*Description of the task*
Your task is to reproduce the material exactly.

*Provided data*
•••••
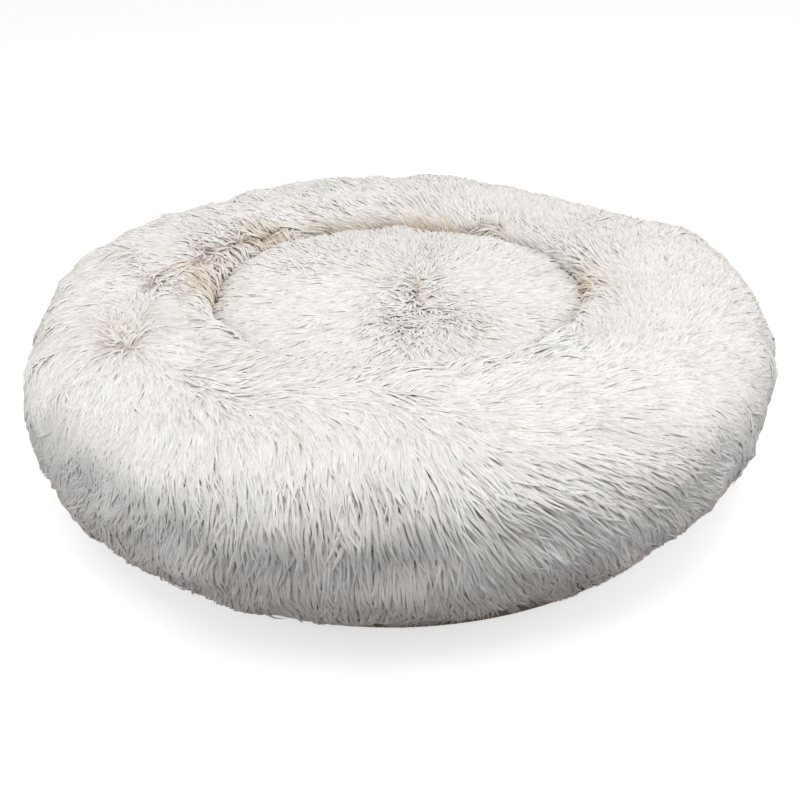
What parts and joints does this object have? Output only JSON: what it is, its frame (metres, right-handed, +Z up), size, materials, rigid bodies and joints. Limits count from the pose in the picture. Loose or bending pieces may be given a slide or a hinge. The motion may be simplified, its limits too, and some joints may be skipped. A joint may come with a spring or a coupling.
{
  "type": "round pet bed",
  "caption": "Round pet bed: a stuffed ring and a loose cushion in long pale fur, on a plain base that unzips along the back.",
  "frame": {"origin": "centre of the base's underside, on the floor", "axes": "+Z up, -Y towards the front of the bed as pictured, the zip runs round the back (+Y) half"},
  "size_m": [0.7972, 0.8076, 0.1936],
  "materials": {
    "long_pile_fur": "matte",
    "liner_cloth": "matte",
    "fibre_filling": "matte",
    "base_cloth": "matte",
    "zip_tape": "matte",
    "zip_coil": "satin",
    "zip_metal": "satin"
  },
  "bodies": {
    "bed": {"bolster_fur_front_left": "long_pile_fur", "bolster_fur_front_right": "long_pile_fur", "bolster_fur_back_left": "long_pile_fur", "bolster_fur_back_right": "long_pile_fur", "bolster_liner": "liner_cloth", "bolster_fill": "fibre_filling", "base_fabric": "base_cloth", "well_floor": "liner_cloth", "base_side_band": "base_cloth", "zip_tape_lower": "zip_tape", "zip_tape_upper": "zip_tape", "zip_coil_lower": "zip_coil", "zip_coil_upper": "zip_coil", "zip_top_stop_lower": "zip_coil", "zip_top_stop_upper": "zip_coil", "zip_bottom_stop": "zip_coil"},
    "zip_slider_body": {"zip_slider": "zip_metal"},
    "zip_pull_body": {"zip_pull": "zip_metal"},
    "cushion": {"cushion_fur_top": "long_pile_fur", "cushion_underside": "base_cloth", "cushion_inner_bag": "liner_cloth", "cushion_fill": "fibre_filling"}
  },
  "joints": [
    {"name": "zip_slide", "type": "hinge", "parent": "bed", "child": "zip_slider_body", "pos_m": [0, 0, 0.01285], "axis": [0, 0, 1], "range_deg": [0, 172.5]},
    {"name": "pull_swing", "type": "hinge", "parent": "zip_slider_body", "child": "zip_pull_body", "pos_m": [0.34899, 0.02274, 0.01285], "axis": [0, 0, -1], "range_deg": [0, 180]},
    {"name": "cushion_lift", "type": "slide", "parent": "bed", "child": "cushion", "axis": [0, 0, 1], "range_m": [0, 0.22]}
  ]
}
•••••
*Complete response*
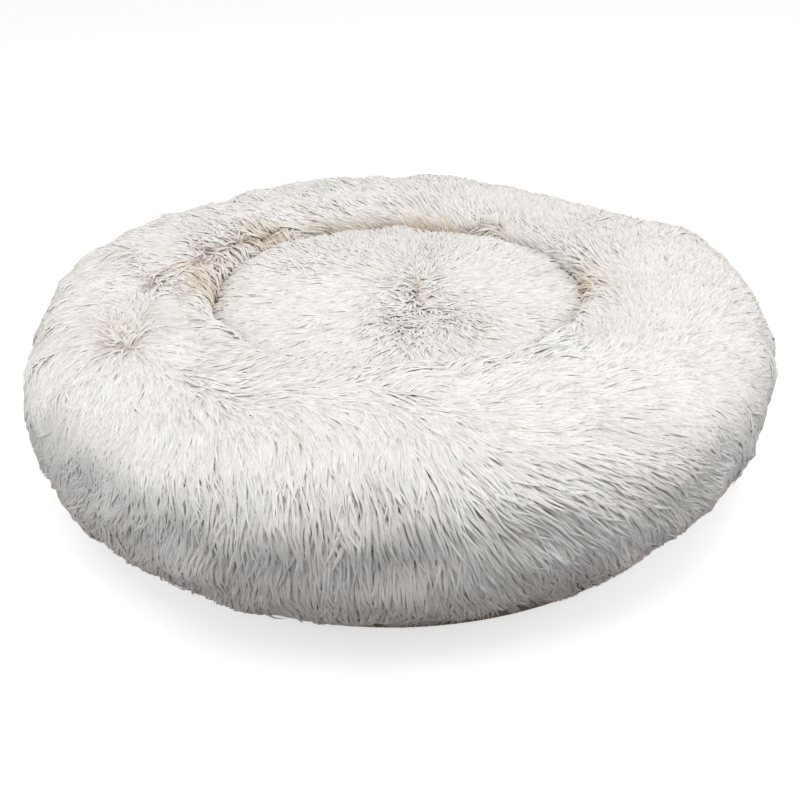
What parts and joints does this object have? Output only JSON: what it is, its frame (metres, right-handed, +Z up), size, materials, rigid bodies and joints. Limits count from the pose in the picture. Loose or bending pieces may be given a slide or a hinge. The motion may be simplified, its limits too, and some joints may be skipped. A joint may come with a spring or a coupling.
{
  "type": "round pet bed",
  "caption": "Round pet bed: a stuffed ring and a loose cushion in long pale fur, on a plain base that unzips along the back.",
  "frame": {"origin": "centre of the base's underside, on the floor", "axes": "+Z up, -Y towards the front of the bed as pictured, the zip runs round the back (+Y) half"},
  "size_m": [0.7972, 0.8076, 0.1936],
  "materials": {
    "long_pile_fur": "matte",
    "liner_cloth": "matte",
    "fibre_filling": "matte",
    "base_cloth": "matte",
    "zip_tape": "matte",
    "zip_coil": "satin",
    "zip_metal": "satin"
  },
  "bodies": {
    "bed": {"bolster_fur_front_left": "long_pile_fur", "bolster_fur_front_right": "long_pile_fur", "bolster_fur_back_left": "long_pile_fur", "bolster_fur_back_right": "long_pile_fur", "bolster_liner": "liner_cloth", "bolster_fill": "fibre_filling", "base_fabric": "base_cloth", "well_floor": "liner_cloth", "base_side_band": "base_cloth", "zip_tape_lower": "zip_tape", "zip_tape_upper": "zip_tape", "zip_coil_lower": "zip_coil", "zip_coil_upper": "zip_coil", "zip_top_stop_lower": "zip_coil", "zip_top_stop_upper": "zip_coil", "zip_bottom_stop": "zip_coil"},
    "zip_slider_body": {"zip_slider": "zip_metal"},
    "zip_pull_body": {"zip_pull": "zip_metal"},
    "cushion": {"cushion_fur_top": "long_pile_fur", "cushion_underside": "base_cloth", "cushion_inner_bag": "liner_cloth", "cushion_fill": "fibre_filling"}
  },
  "joints": [
    {"name": "zip_slide", "type": "hinge", "parent": "bed", "child": "zip_slider_body", "pos_m": [0, 0, 0.01285], "axis": [0, 0, 1], "range_deg": [0, 172.5]},
    {"name": "pull_swing", "type": "hinge", "parent": "zip_slider_body", "child": "zip_pull_body", "pos_m": [0.34899, 0.02274, 0.01285], "axis": [0, 0, -1], "range_deg": [0, 180]},
    {"name": "cushion_lift", "type": "slide", "parent": "bed", "child": "cushion", "axis": [0, 0, 1], "range_m": [0, 0.22]}
  ]
}